Calibration Testing
What Is Calibration?
A confidence interval is calibrated when its stated coverage matches its empirical coverage. A 90% confidence interval should contain the actual price approximately 90% of the time. If it contains the actual price 95% of the time, the intervals are too wide (conservative). If only 80% of the time, the intervals are too narrow (overconfident).
Coverage Rate Calculation
Coverage = (count of actuals within interval) / (total predictions with actuals)
For 90% CI: within = count where lower_90 ≤ actual_price ≤ upper_90 coverage_90 = within / totalTarget Coverage Levels
| Interval | Target | Acceptable Range |
|---|---|---|
| 50% CI | 50% | 45–55% |
| 90% CI | 90% | 85–95% |
Deviations beyond the acceptable range (±5 percentage points) indicate miscalibration.
Calibration by Dimension
Coverage rates are checked across multiple dimensions to identify systematic miscalibration:
By Horizon Bucket
Longer horizons typically have wider intervals and may drift from calibration more:
| Bucket | Expected | Check |
|---|---|---|
| DA1 (D+1 morning) | 90% | Separate residual distribution |
| DA2 (D+1 afternoon) | 90% | Separate residual distribution |
| S1 (D+2) | 90% | Separate residual distribution |
| S5 (D+6–D+7) | 90% | Widest intervals, check for overcoverage |
By Hour of Day
Peak hours (10:00–14:00) have higher price volatility. Intervals should be wider at these hours. If coverage drops below 85% only at peak hours, the calibration residuals may not have enough peak-hour samples.
By Price Level
High-price periods are harder to predict and may show undercoverage (intervals too narrow). Low-price stable periods may show overcoverage (intervals unnecessarily wide).
Recalibration
When coverage drifts outside the acceptable range, the conformal calibrator can be rebuilt from recent prediction data:
1. Collect recent predictions with backfilled actuals (last 168+ hours)2. Compute residuals: actual - predicted3. Group by horizon bucket4. Recompute quantiles for each bucket5. Replace old calibrator with updated oneThe minimum sample size of 168 residuals (one week of hourly predictions) ensures enough data points for reliable quantile estimation.

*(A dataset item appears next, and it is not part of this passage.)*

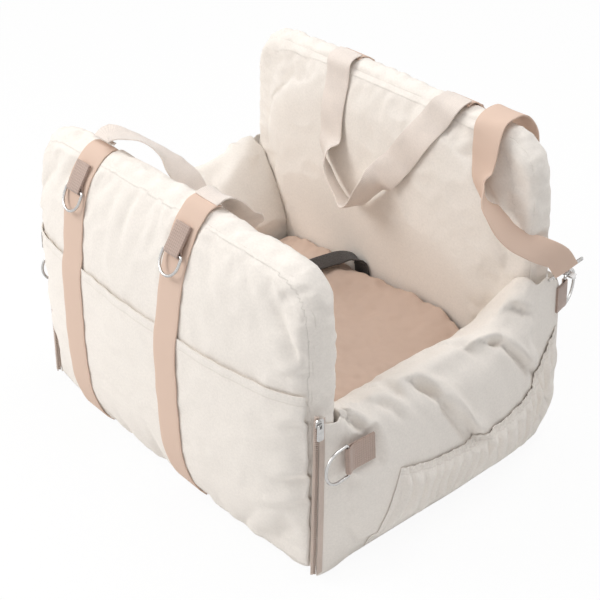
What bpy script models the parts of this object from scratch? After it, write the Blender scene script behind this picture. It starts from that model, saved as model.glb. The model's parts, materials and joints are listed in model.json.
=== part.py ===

Common Miscalibration Patterns
Overcoverage (Intervals Too Wide)
90% CI actual coverage: 97%Causes:
- Calibration residuals from a volatile period; current market is calmer
- Recent model improvement reduced errors, but calibrator uses old (larger) residuals
Fix: Recalibrate with recent residuals that reflect current accuracy.
Undercoverage (Intervals Too Narrow)
90% CI actual coverage: 82%Causes:
- Market regime change (e.g., gas crisis, renewable surge) creating larger errors
- Model drift — accuracy has degraded since calibration
- Insufficient calibration samples for the specific horizon bucket
Fix: Recalibrate, investigate model drift, or widen intervals by using a more conservative quantile (e.g., 3rd and 97th percentile instead of 5th and 95th).
Asymmetric Miscalibration
Actual prices above upper_90: 8% (too many)Actual prices below lower_90: 2% (fine)The upper bound is too tight (model underestimates upside risk). This commonly occurs when the calibration period lacked price spikes.
Relationship to Conformal Prediction
The conformal prediction framework provides asymptotic coverage guarantees: as the calibration set grows, empirical coverage converges to the target level. In practice, with finite samples, some deviation is expected. The calibration testing framework monitors this deviation and triggers recalibration when it exceeds acceptable bounds.